Provided material:
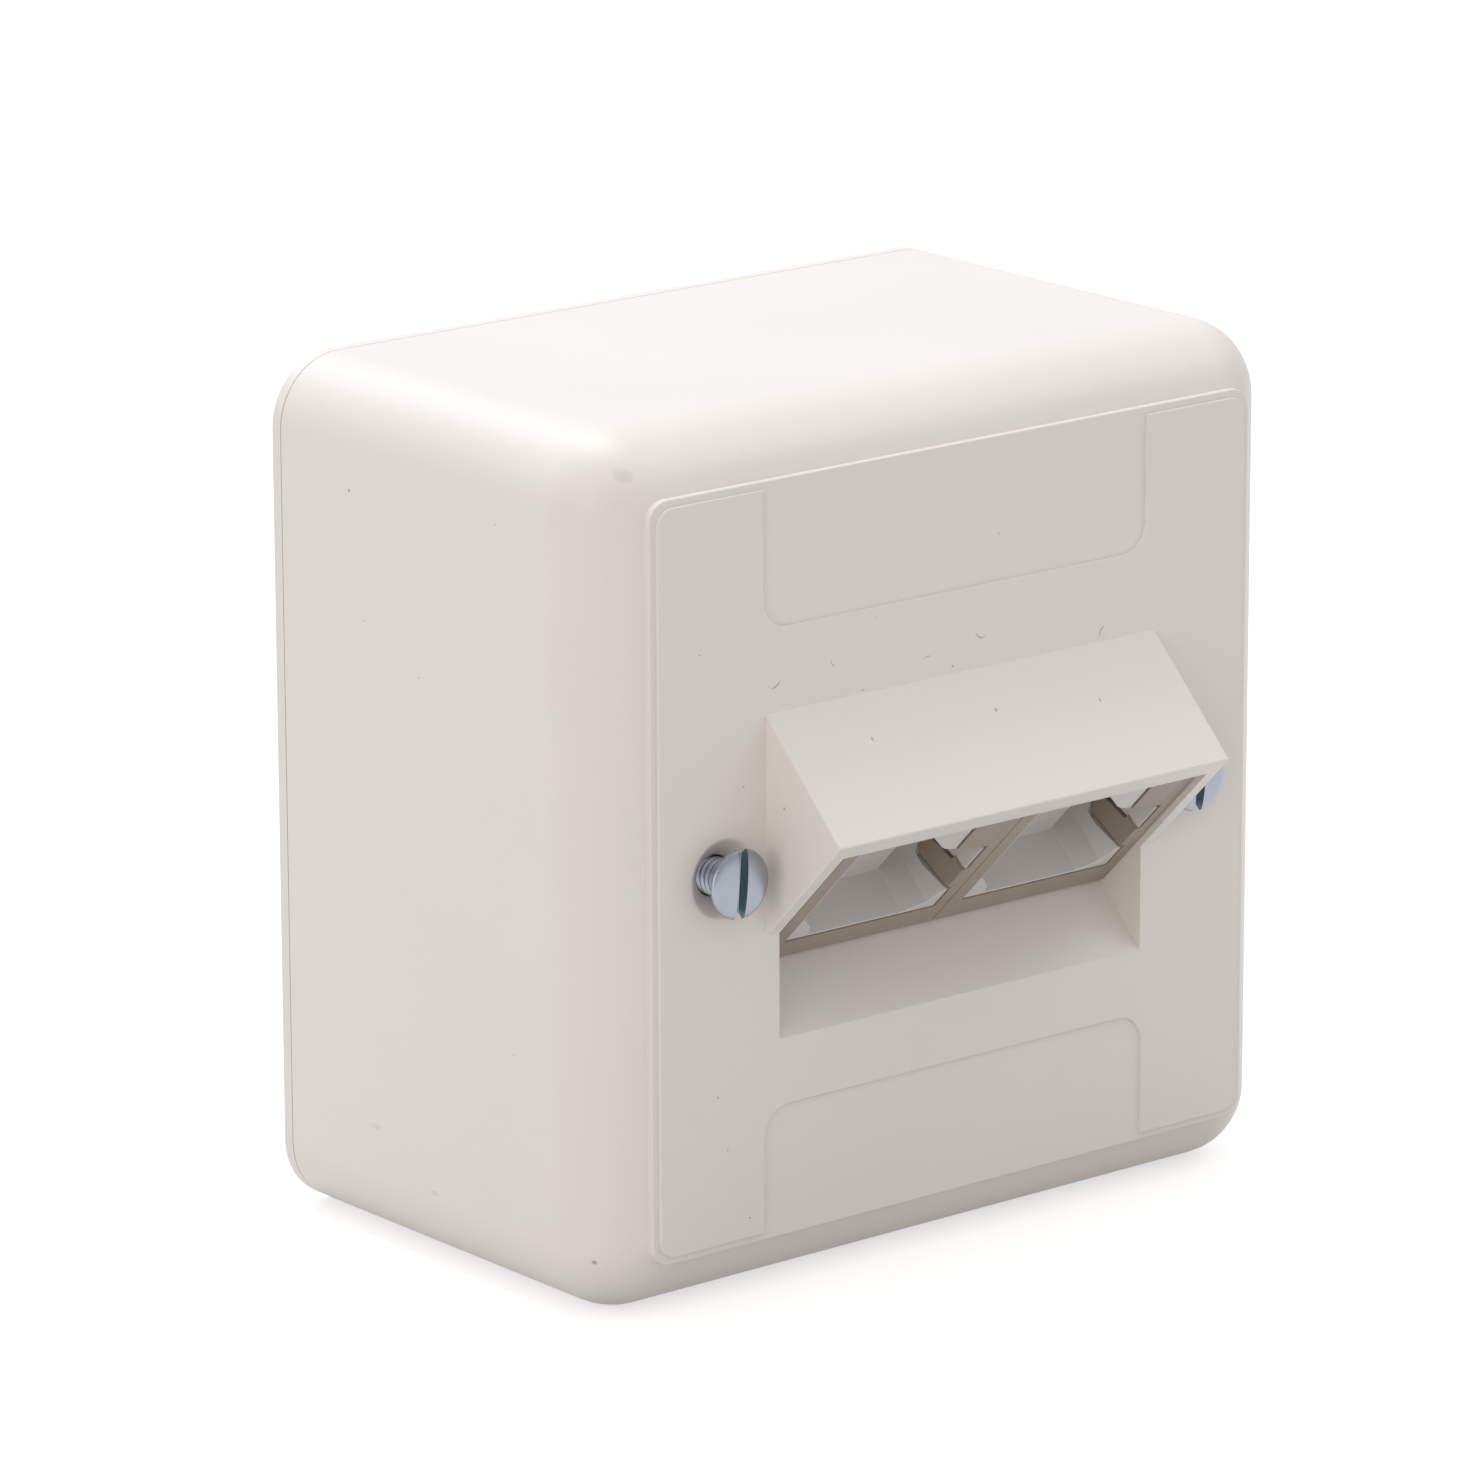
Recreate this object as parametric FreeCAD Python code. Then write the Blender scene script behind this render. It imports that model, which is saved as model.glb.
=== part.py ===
import FreeCAD, Part
import math
import os

from FreeCAD import Placement, Rotation, Vector

# A two-port surface mount jack box: a moulded cover on a base plate, with two angled outlets
# under a hood. Millimetres. X runs to the right, Y into the wall and Z up. The origin is the
# middle of the wall face: the wall is the plane y = 0 and the front field is y = -BOX_DEPTH.

# ---- box ------------------------------------------------------------------------------------
BOX_WIDTH = 80.0
BOX_HEIGHT = 80.0
BOX_DEPTH = 48.0
DEPTH_EDGE_R = 6.5
FRONT_EDGE_R = 8.0
COVER_WALL = 2.0
FRONT_WALL = 2.2
BASE_EDGE = 1.2
JOINT_GAP = 0.1

# ---- raised field and label tongues on the front ---------------------------------------------
FIELD_MARGIN_W = 5.7
FIELD_MARGIN_H = 6.0
FIELD_R = 1.7
FIELD_RISE = 0.3
RIM_W = 0.7
RIM_RISE = 0.1
TONGUE_HALF_W = 22.4
TONGUE_TOP_Z = 21.4
TONGUE_BOTTOM_Z = -22.4
TONGUE_R = 2.8

# ---- hood and the slanted port tube -----------------------------------------------------------
PORT_TILT = 45.0
PORT_X = 0.65
FLOOR_FRONT_Z = -16.2
PORT_INSET = 0.58
PORT_SETBACK = 5.3
HOOD_SIDE_WALL = 1.5
HOOD_LIP = 2.0
HOOD_TOP_Z = 13.8
TUBE_WALL = 1.5
TUBE_SKIRT = 3.5

# ---- cover screws -----------------------------------------------------------------------------
SCREW_TO_HOOD = 0.3
SCREW_R = 1.75
SCREW_LENGTH = 20.0
SCREW_TIP = 0.6
SCREW_Z = -0.27
HEAD_R = 3.18
HEAD_EDGE = 0.25
HEAD_CROWN = 0.4
HEAD_FACE_R = 1.8
SLOT_W = 1.0
SLOT_DEEP = 1.1
SLOT_TURN = 4.0
SCREW_BACKED_OUT = 2.3
COUNTERSINK_R = 3.42
SCREW_HOLE_R = 1.9
BOSS_DEEP = 3.4
BOSS_WALL = 1.5
RUNNING_GAP = 0.05
WASHER_R = 2.7
WASHER_THICK = 0.6
WASHER_TRAVEL = 3.1
MOVING_GAP = 0.3

# ---- base plate -------------------------------------------------------------------------------
PLATE_THICK = 2.5
RIM_WALL = 1.5
RIM_HEIGHT = 7.0
COVER_CLEARANCE = 0.2
TOWER_WALL = 1.2
TOWER_GAP = 0.3
NUT_R = 2.6
NUT_LENGTH = 8.0
PILOT_R = 2.1
PILOT_DEEP = 7.0
GUSSET_W = 1.4
GUSSET_REACH = 4.0
GUSSET_HEIGHT = 18.0
WALL_SLOT_X = 20.0
WALL_SLOT_Z = 30.0
WALL_SLOT_W = 4.4
WALL_SLOT_LENGTH = 8.0
ENTRY_RISE = 13.6
ENTRY_HOLE_R = 8.0

# ---- entry grommet ----------------------------------------------------------------------------
GROMMET_LIP_R = 9.6
GROMMET_BORE_R = 3.2
GROMMET_WEB = 1.2
GROMMET_WALL = 1.2
GROMMET_LIP_THICK = 1.1
GROMMET_SEAT_DEEP = 1.2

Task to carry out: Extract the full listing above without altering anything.

The answer:
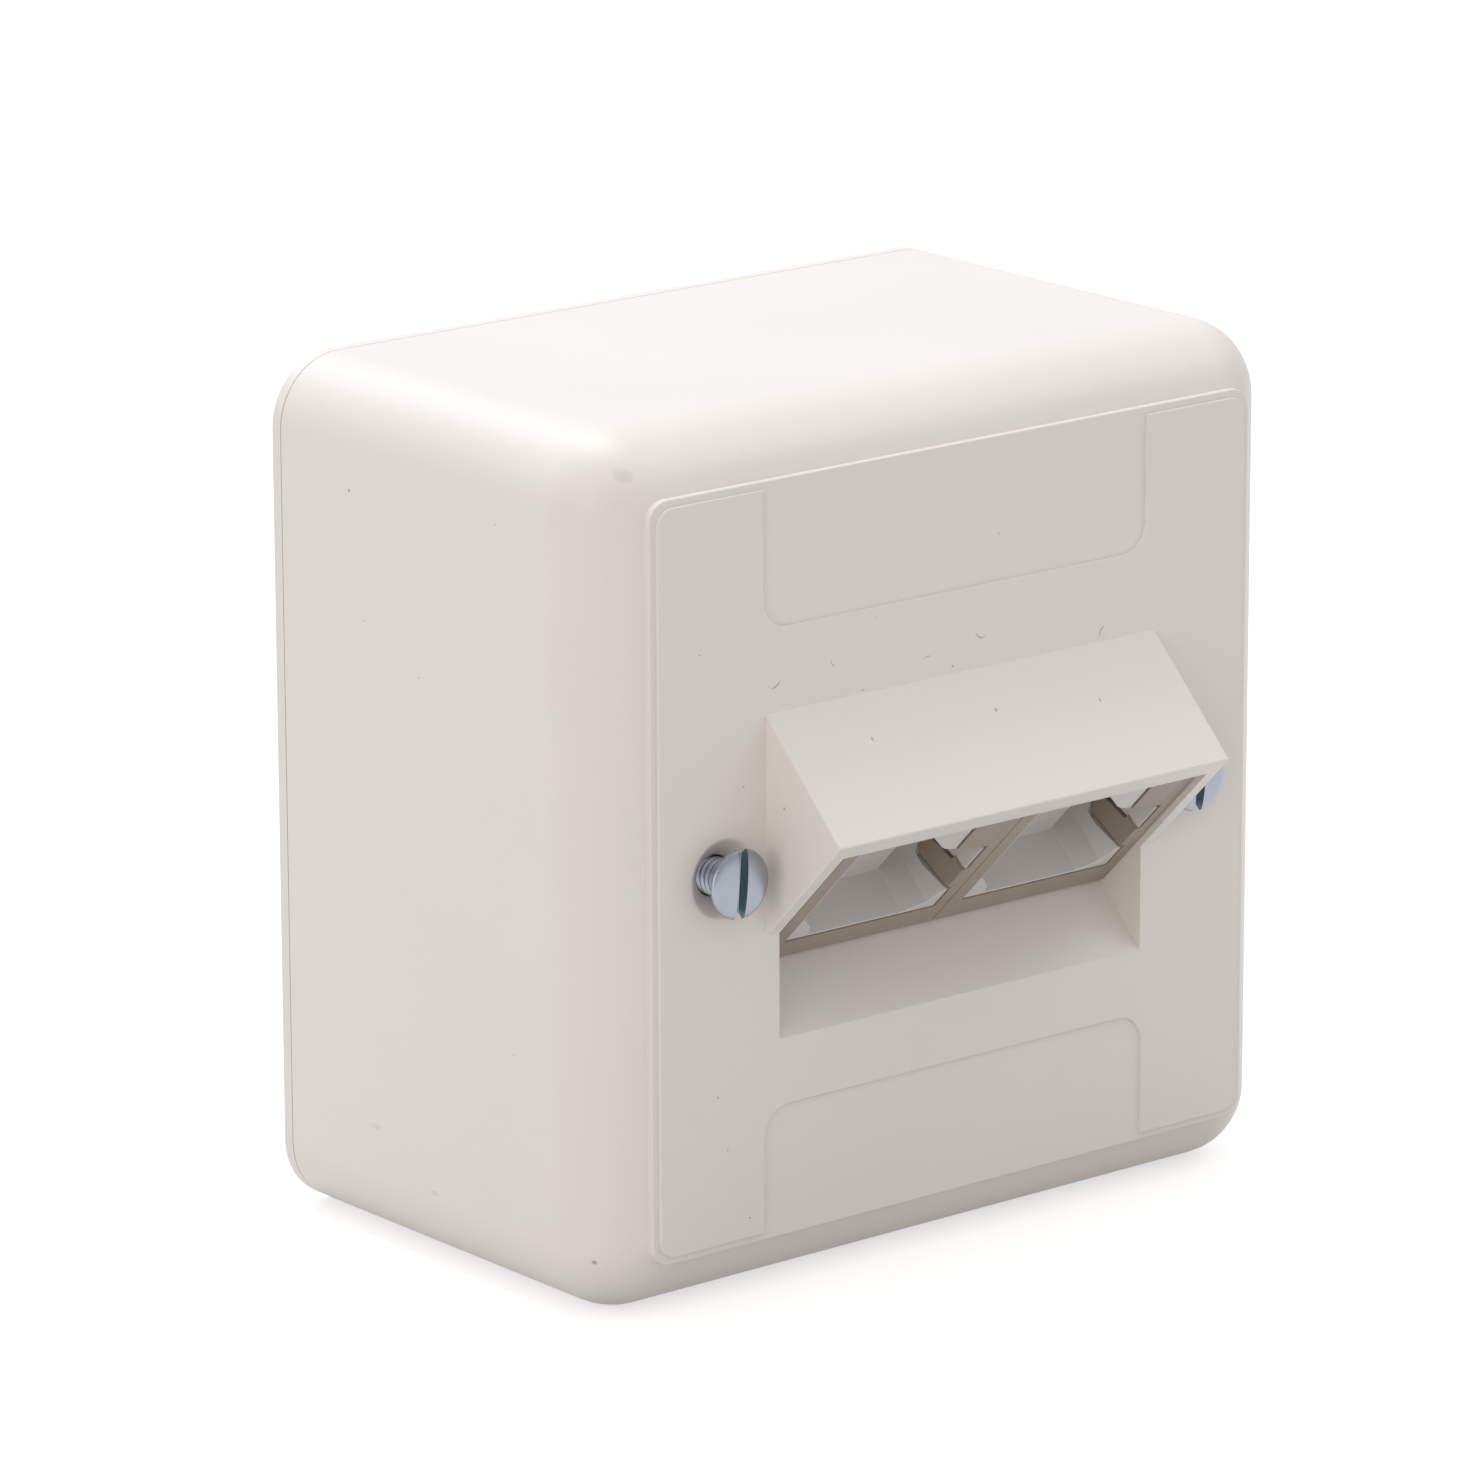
Recreate this object as parametric FreeCAD Python code. Then write the Blender scene script behind this render. It imports that model, which is saved as model.glb.
=== part.py ===
import FreeCAD, Part
import math
import os

from FreeCAD import Placement, Rotation, Vector

# A two-port surface mount jack box: a moulded cover on a base plate, with two angled outlets
# under a hood. Millimetres. X runs to the right, Y into the wall and Z up. The origin is the
# middle of the wall face: the wall is the plane y = 0 and the front field is y = -BOX_DEPTH.

# ---- box ------------------------------------------------------------------------------------
BOX_WIDTH = 80.0
BOX_HEIGHT = 80.0
BOX_DEPTH = 48.0
DEPTH_EDGE_R = 6.5
FRONT_EDGE_R = 8.0
COVER_WALL = 2.0
FRONT_WALL = 2.2
BASE_EDGE = 1.2
JOINT_GAP = 0.1

# ---- raised field and label tongues on the front ---------------------------------------------
FIELD_MARGIN_W = 5.7
FIELD_MARGIN_H = 6.0
FIELD_R = 1.7
FIELD_RISE = 0.3
RIM_W = 0.7
RIM_RISE = 0.1
TONGUE_HALF_W = 22.4
TONGUE_TOP_Z = 21.4
TONGUE_BOTTOM_Z = -22.4
TONGUE_R = 2.8

# ---- hood and the slanted port tube -----------------------------------------------------------
PORT_TILT = 45.0
PORT_X = 0.65
FLOOR_FRONT_Z = -16.2
PORT_INSET = 0.58
PORT_SETBACK = 5.3
HOOD_SIDE_WALL = 1.5
HOOD_LIP = 2.0
HOOD_TOP_Z = 13.8
TUBE_WALL = 1.5
TUBE_SKIRT = 3.5

# ---- cover screws -----------------------------------------------------------------------------
SCREW_TO_HOOD = 0.3
SCREW_R = 1.75
SCREW_LENGTH = 20.0
SCREW_TIP = 0.6
SCREW_Z = -0.27
HEAD_R = 3.18
HEAD_EDGE = 0.25
HEAD_CROWN = 0.4
HEAD_FACE_R = 1.8
SLOT_W = 1.0
SLOT_DEEP = 1.1
SLOT_TURN = 4.0
SCREW_BACKED_OUT = 2.3
COUNTERSINK_R = 3.42
SCREW_HOLE_R = 1.9
BOSS_DEEP = 3.4
BOSS_WALL = 1.5
RUNNING_GAP = 0.05
WASHER_R = 2.7
WASHER_THICK = 0.6
WASHER_TRAVEL = 3.1
MOVING_GAP = 0.3

# ---- base plate -------------------------------------------------------------------------------
PLATE_THICK = 2.5
RIM_WALL = 1.5
RIM_HEIGHT = 7.0
COVER_CLEARANCE = 0.2
TOWER_WALL = 1.2
TOWER_GAP = 0.3
NUT_R = 2.6
NUT_LENGTH = 8.0
PILOT_R = 2.1
PILOT_DEEP = 7.0
GUSSET_W = 1.4
GUSSET_REACH = 4.0
GUSSET_HEIGHT = 18.0
WALL_SLOT_X = 20.0
WALL_SLOT_Z = 30.0
WALL_SLOT_W = 4.4
WALL_SLOT_LENGTH = 8.0
ENTRY_RISE = 13.6
ENTRY_HOLE_R = 8.0

# ---- entry grommet ----------------------------------------------------------------------------
GROMMET_LIP_R = 9.6
GROMMET_BORE_R = 3.2
GROMMET_WEB = 1.2
GROMMET_WALL = 1.2
GROMMET_LIP_THICK = 1.1
GROMMET_SEAT_DEEP = 1.2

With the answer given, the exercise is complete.